The long-awaited and hoped-for development of the Athenian Port of Piraeus and other ports in Greece, ports slated to be privatised under the government’s economic programme to rescue the country from bankruptcy, has been stalled.
The project is proving to be much more complicated than what was initially believed due to delays caused by Greece’s omnipresent bureaucracy and by a widespread climate of indecision which is starting to discourage potential foreign investors. Midway through December, the Greek state privatisation fund (TAIPED), the new public agency charged with implementing the government’s privatisation plan, had officially started procedures to sell off a series of state-owned properties and infrastructures.
The outlook for the Finance Ministry regarding the interest of foreign investors was enthusiastic, particularly regarding three large “packages”, including one regarding the privatisation of 12 ports (including Piraeus and Thessaloniki), for which the government in Athens agreed with the Troika to sell 23.1% and 23.3% of shares, with further sales of shares or granting of rights for use within the first 3 months of 2012.
Since then, however, reports Athens daily Kathimerini, nothing has been done and no concrete decisions are expected before the end of February, when progress was already expected for the “Attica Port System” project, following the presentation of reports from legal and financial consultants regarding the feasibility of the project for TAIPED.
Meanwhile, news has leaked that China Ocean Shipping Company (COSCO), a Chinese global shipping giant, which expressed serious interest in the port of Piraeus and which wants to protect the considerable work that it has done there, is still waiting for a VAT reimbursement of nearly 32 million euros from the Greek government for investments it has already made. The issue has become a point of contention with Beijing, Chinese Ambassador to Athens Du Qiwen recently admitted, while speaking about COSCO’s problems due to Greece’s incredibly slow bureaucracy.
Last month, Premier Lucas Papademos met with Constantinos Mitropoulos, TAIPED’s CEO, who had already met with the relative secretary general and government officials, including Minister Adonis Georgiadis, responsible for merchant marine affairs, and Thanos Pallis, General Secretary of Ports and Port Policy.
As the latter announced, the government and TAIPED are now waiting for their two financial consultants, Morgan Stanley and the Bank of Piraeus, to complete assessments, expected to occur at the end of February or the beginning of March. Their reports will determine whether it is more advantageous to sell only 23.1% of shares of the Piraeus Port Authority (already under TAIPED’s jurisdiction) or to wait for the completion of the “Attica Port System” project (a merger of the enterprises of the ports of Piraeus, Rafina, Lavrio and Elefsina) and then sell a share in the new company.
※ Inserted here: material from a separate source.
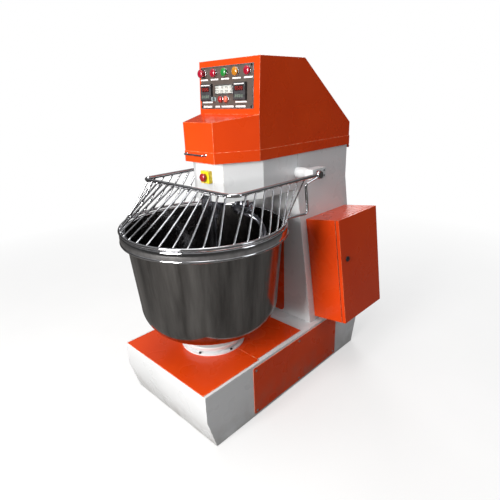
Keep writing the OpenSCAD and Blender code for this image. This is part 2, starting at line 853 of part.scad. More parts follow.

Another possible scenario is selling the entire company. In this case, the Piraeus Port Authority must decide whether or not it should split into two separate entities (regulatory and executive) and then sell the latter, while keeping the former. The same strategy was adopted by the German government for the Port of Hamburg. “We are putting the pressure on the financial consulting firms to obtain the final reports by the end of February, but they probably will not be ready until March,” said Pallis, who did not rule out the possibility of Greece renegotiating the terms of the privatisation of the port with its international creditors.
The deadline for early elections in the spring is complicating the situation further. If needed, a few days ago Piraeus Port Authority chairman Giorgios Anomeritis said that 51% of the company will continue to be held by the state.